Scope of Jane Street

What originally appears to have started out as Henry Capital in August 1999, has become one of the most successful proprietary trading firms in the world today. It’s a very short list of those who have forged success across regions, product and asset classes, strategies – and time. Exhibit 2, below, is an illustration of the specific entities that make up the organizational constellation within which such success has been forged over the ensuing 20+ years.

Exhibit 2: Jane Street Group, LLC – Affiliated Operating and Holding Entities by Region, 2019

Not much is known about the origins of Jane Street – officially or unofficially among the mythologies that tend to travel the backchannels of trading lore – other than occasional media reports about its prowess as one of the largest ETF market makers. Though some mythologies – as if fossilized in amber – have been suspended in time due acquisitions, those that remain can be roughly bifurcated between those where the founders contributed, wittingly or unwittingly, to the mythology and those who did not. Think Ken Griffin, Jim Simons, or Cliff Asness in the contemporary cases where the founder has become synonymous with the brand. And then, try to conjure up the founders of Susquehanna International Group (SIG). For most, you can’t do it.

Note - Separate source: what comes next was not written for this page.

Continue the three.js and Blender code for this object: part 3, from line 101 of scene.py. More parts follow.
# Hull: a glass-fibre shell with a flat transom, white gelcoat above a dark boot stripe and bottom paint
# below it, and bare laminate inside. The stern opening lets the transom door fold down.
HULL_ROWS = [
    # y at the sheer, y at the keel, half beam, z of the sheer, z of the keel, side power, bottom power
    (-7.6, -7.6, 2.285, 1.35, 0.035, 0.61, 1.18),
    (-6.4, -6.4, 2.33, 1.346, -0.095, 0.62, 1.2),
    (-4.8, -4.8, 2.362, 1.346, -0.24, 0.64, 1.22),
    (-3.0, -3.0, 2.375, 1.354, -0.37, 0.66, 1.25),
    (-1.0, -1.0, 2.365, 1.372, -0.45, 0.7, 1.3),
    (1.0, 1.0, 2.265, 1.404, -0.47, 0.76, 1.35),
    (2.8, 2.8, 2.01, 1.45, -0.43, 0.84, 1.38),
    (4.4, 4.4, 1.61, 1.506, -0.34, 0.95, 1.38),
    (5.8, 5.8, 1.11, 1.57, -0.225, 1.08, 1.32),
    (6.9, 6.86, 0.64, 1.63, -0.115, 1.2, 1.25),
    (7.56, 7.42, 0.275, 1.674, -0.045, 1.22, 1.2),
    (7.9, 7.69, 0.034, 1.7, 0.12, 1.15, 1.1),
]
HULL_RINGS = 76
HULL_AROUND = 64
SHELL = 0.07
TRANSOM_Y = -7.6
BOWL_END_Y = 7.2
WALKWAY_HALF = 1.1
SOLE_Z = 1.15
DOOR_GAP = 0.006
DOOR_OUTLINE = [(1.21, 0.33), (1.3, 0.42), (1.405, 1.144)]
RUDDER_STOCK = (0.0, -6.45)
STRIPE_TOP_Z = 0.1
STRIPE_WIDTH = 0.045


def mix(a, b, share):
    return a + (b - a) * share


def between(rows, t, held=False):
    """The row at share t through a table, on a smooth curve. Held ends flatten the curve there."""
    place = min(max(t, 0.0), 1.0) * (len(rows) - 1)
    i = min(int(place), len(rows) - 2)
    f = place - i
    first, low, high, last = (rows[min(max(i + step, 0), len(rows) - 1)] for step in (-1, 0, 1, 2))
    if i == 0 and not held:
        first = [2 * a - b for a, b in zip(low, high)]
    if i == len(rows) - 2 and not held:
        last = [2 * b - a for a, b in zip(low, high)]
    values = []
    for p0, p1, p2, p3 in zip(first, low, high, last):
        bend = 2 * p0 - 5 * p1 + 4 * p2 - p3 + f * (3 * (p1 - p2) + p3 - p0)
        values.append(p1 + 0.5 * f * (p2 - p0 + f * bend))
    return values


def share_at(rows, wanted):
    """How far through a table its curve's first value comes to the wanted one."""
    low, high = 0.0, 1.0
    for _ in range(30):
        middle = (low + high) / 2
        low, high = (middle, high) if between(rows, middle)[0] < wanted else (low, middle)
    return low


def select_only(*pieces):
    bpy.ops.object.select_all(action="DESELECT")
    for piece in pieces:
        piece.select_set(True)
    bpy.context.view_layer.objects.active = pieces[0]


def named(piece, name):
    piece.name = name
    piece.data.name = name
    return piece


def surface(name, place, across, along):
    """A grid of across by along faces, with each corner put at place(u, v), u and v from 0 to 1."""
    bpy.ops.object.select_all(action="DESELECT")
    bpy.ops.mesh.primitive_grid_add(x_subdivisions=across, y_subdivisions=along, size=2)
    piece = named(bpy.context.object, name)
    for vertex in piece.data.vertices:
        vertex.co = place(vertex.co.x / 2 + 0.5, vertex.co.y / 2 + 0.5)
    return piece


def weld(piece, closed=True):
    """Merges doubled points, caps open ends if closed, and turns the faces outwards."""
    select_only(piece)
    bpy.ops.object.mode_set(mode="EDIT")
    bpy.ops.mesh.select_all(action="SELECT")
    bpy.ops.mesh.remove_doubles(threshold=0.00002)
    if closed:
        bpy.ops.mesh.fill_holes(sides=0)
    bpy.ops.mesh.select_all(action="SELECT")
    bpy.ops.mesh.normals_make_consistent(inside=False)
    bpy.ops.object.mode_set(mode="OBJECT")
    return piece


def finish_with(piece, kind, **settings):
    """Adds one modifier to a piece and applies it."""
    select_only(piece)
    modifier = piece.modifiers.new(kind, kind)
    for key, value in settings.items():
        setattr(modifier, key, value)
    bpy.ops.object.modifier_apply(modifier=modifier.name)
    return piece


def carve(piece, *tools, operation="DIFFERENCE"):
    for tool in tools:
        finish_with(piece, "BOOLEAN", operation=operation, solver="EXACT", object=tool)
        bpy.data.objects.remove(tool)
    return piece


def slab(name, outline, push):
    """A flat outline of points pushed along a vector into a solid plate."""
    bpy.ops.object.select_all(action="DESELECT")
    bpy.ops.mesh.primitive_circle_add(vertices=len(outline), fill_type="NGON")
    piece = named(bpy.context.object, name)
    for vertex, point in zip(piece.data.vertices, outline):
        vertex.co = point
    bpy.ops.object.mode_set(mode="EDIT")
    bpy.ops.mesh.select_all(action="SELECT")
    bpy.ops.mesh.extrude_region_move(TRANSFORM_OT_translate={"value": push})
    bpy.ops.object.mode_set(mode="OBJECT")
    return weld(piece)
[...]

That’s the old-school prop world…

Jane Street, at least to this author, is like the latter – and we purposely chose not to ask around as part of the preparation for this case study. It’s a bit more interesting to us to see what can be found, lying around, hidden in plain sight. All we discovered is that Jane Street was co-founded by Tim Reynolds – “and two friends” – Michael Jenkins and Robert Granieri. According to regulatory filings, Mr. Jenkins and Mr. Granieri are still affiliated with the firm as operating committee members. Richard S. Emmet is CEO.

Mr. Reynolds’ modest bio includes that he was a member of the New York Stock Exchange and the American Stock Exchange as a specialist and derivatives floor trader. He retired from Jane Street in 2012. A paraplegic because of a car accident in 2000, Reynolds also co-founded the non-profit Reynolds Family Spine Laboratory in 2006.

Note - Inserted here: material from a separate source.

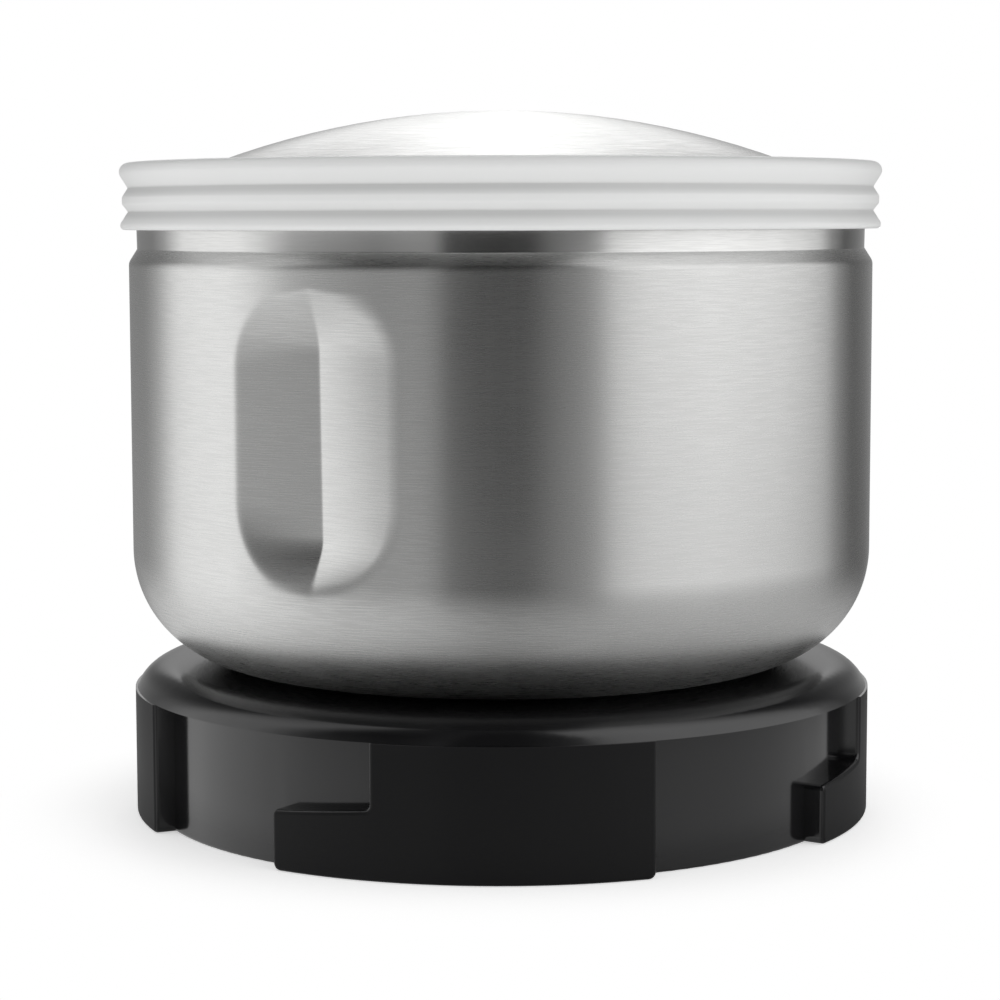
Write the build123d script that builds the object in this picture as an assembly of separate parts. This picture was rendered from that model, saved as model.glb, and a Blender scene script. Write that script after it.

But, don’t let a sparse opening fool you. While the mythology may have somehow been muted or well-managed as the firm battled to deliver success after success – all the while navigating everything that has happened over the first decades of the 21st century – this project has proven to deliver Alphacution’s most substantial case study to date; in size, by at least a factor of two. More than that, after we thought that case studies on Citadel Securities, and then SIG, and then Two Sigma were unprecedented, this case study has taken our definition of unprecedented to a new level.